Humorkritik | März 2023
März 2023
»Der Boden, um meine Werke in meiner Denkweise zu schaffen, ist nur in Deutschland vorhanden. Die Deutschen sind noch am ehesten zur Selbstironie fähig und auch tolerant genug, meine Provokationen zu ertragen und zu verstehen.«
Peter Lenk

The Olaf Scholz crossed the Road
In so mancher Branche geht die Angst um, Künstliche Intelligenzen würden bald Jobs übernehmen oder obsolet machen. Bachelorarbeiten können sie offenbar schon schreiben, und für die braucht man immerhin Abitur. Da stellt sich Ihrem Hans Mentz natürlich die Frage: Kann so eine KI denn auch Witze machen, etwa das derzeit wild diskutierte Programm ChatGPT?
Fängt man mit einer satirischen Fingerübung an und bittet um einen Witz über die deutsche Rechte, klingt das Ergebnis erst mal so: »Why are right wing politics in Germany so popular? Because they’re the only thing that’s left!« Zumindest überraschend wird es einige Fragen später mit der selbstreferentiellen Antwort auf die Frage, wer der beste Comedian sei: »I don’t know, but I heard that right wing politics are really funny!« Bei der Frage, an welches Gemüse Helmut Kohls Kopfform erinnere (Wassermelone) oder welche Frucht sich eine junge ostdeutsche Frau bei ihrem ersten Westeinkauf besorgen würde (Apfel), scheitert ChatGPT allerdings wieder kläglich.
Wenn die Künstliche Intelligenz witzig ist, dann eher unfreiwillig. Beispielsweise, wenn dieser von auf unbezahlbaren Privatunis ausgebildeten, in der größten Konkurrenzkampfarena der Welt, dem Silicon Valley, arbeitenden Software-Ingenieuren entwickelte Chatbot ausspuckt, dass das Schul- und Bildungssystem in der DDR besser war als im Westen. Zudem entwickelt die KI nach kürzester Zeit ein Faible für das Witzschema »Why did the chicken cross the road? To get to the other side!«, welches es in Abwandlungen wieder und wieder nutzt: »Why did the right wing politics cross the road?« oder »Why did the Olaf Scholz cross the road?« Die Antwort fällt immer gleich aus – von der sinnlosen Frage ganz zu schweigen.

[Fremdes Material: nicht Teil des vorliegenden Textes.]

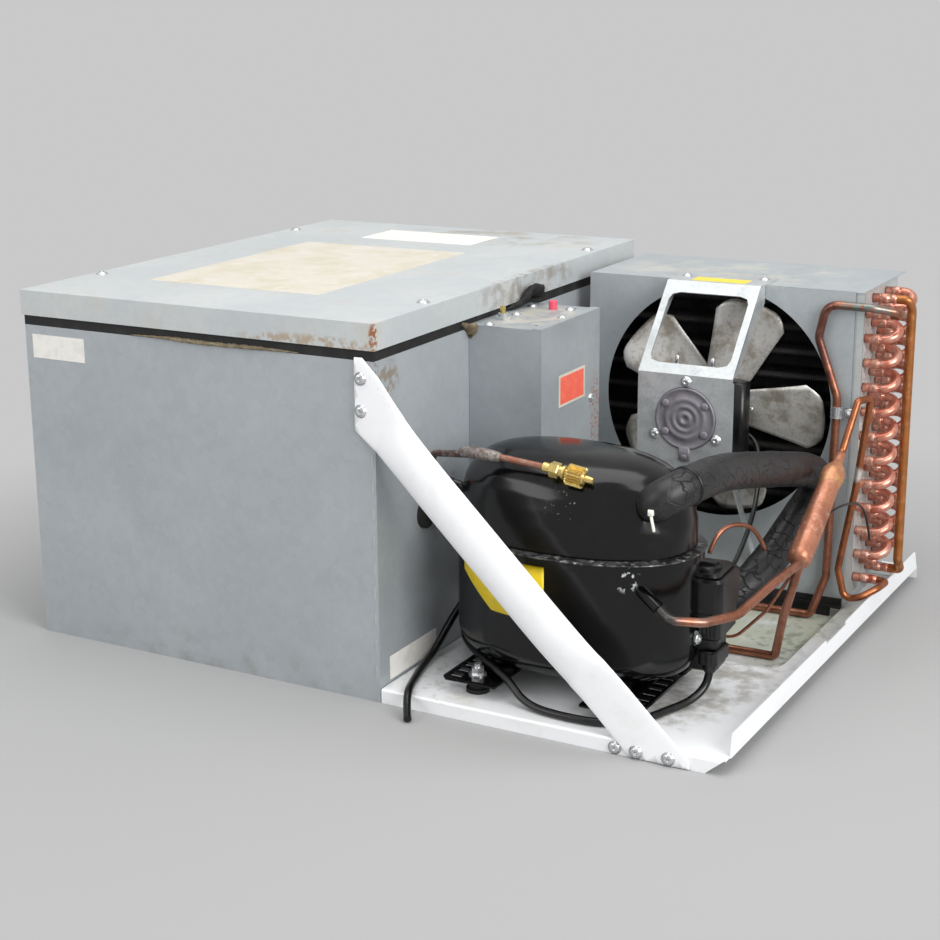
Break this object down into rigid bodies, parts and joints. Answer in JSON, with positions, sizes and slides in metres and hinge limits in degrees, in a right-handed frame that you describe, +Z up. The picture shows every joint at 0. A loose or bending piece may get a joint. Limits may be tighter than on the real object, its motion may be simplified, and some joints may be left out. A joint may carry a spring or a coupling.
{
  "type": "refrigeration condensing unit",
  "caption": "Packaged refrigeration deck: insulated evaporator case with lid beside a pan that carries a hermetic compressor, finned condenser, fan and lines.",
  "frame": {"origin": "bottom centre of the whole deck, without its loose leads", "axes": "+X from the evaporator case towards the condenser coil ends, +Y from the compressor at the front to the rear wall, +Z up"},
  "size_m": [0.7664, 0.6222, 0.3636],
  "materials": {
    "galvanised_steel": "spangled zinc, satin",
    "white_enamel": "gloss white enamel, stained",
    "black_shell": "gloss black paint",
    "copper": "drawn copper, tarnished",
    "aluminium_fin": "dusty thin aluminium",
    "aluminium_blade": "pressed sheet, dusty",
    "black_rubber": "matt",
    "pipe_foam": "closed-cell foam, cracked",
    "insulation_foam": "rigid foam",
    "black_plastic": "moulded",
    "motor_grey": "die-cast, dusty",
    "zinc_screw": "zinc plated",
    "brass": "turned",
    "red_plastic": "moulded",
    "label_yellow": "printed film",
    "nylon_white": "nylon",
    "cable_black": "gloss PVC"
  },
  "bodies": {
    "chassis": {"evaporator_case": "galvanised_steel", "case_insulation": "insulation_foam", "case_lid": "galvanised_steel", "lid_insulation": "insulation_foam", "lid_gasket": "black_rubber", "lid_screws": "zinc_screw", "evaporator_tubes": "copper", "evaporator_fins": "aluminium_fin", "evaporator_fan_wall": "galvanised_steel", "evaporator_fan_motor": "motor_grey", "drip_tray": "black_plastic", "drain_tube": "black_rubber", "wall_grommet": "black_rubber", "base_pan": "white_enamel", "brace_tube": "white_enamel", "brace_screws": "zinc_screw", "compressor_lower_shell": "black_shell", "compressor_upper_shell": "black_shell", "compressor_base": "black_shell", "compressor_grommets": "black_rubber", "compressor_bolts": "zinc_screw", "terminal_cover": "black_plastic", "start_relay": "black_plastic", "cable_clamp": "black_plastic", "ground_screw": "zinc_screw", "condenser_fins": "aluminium_fin", "condenser_tubes": "copper", "condenser_bends": "copper", "condenser_end_plates": "galvanised_steel", "fan_shroud": "galvanised_steel", "shroud_seal": "black_rubber", "motor_bracket": "galvanised_steel", "condenser_fan_motor": "motor_grey", "motor_screws": "zinc_screw", "bracket_screws": "zinc_screw", "condenser_header": "copper", "discharge_tube": "copper", "liquid_tube": "copper", "suction_tube": "copper", "capillary_tube": "copper", "process_tube": "copper", "filter_drier": "copper", "suction_insulation": "pipe_foam", "control_box": "galvanised_steel", "control_box_cover": "galvanised_steel", "control_box_screws": "zinc_screw", "reset_switch": "black_plastic", "thermostat_body": "brass", "compressor_label": "label_yellow", "service_valve": "brass", "tube_clamp": "zinc_screw", "cable_tie": "nylon_white", "supply_lead": "cable_black", "compressor_lead": "cable_black", "evaporator_fan_lead": "cable_black", "condenser_fan_lead": "cable_black"},
    "condenser_fan": {"condenser_fan_blade": "aluminium_blade"},
    "evaporator_fan": {"evaporator_fan_blade": "aluminium_blade"},
    "reset": {"reset_button": "red_plastic"},
    "thermostat": {"thermostat_shaft": "brass"}
  },
  "joints": [
    {"name": "condenser_fan_spin", "type": "hinge", "parent": "chassis", "child": "condenser_fan", "pos_m": [0.19395, 0.128, 0.217], "axis": [0, 1, 0], "continuous": true},
    {"name": "evaporator_fan_spin", "type": "hinge", "parent": "chassis", "child": "evaporator_fan", "pos_m": [-0.17005, -0.006, 0.172], "axis": [1, 0, 0], "continuous": true},
    {"name": "reset_press", "type": "slide", "parent": "chassis", "child": "reset", "axis": [0, 0, -1], "range_m": [0, 0.003], "stiffness_N_per_m": 300, "springref_m": -0.0005},
    {"name": "thermostat_turn", "type": "hinge", "parent": "chassis", "child": "thermostat", "pos_m": [0.04695, -0.075, 0.33], "axis": [0, 0, 1], "range_deg": [-140, 140]}
  ]
}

Ja, selbst für die unterste Schwundstufe des Humors, Reklame-Kalauer, taugt die KI nicht. Lässt man sie wortspiellastige Claims für eine vegane Leberwurst entwickeln, enthalten die Slogans trotz Anweisung nur selten Wortwitze, höchstens blumige Beschreibungen.
Das Fazit könnte also lauten: Die KI kann viel und und wird noch viel mehr können. Die Humorbranche allerdings scheint mir nicht betroffen. Die muss weiterhin ganz ohne künstliche Unterstützung to the other side – dorthin, wo die Pointen wohnen.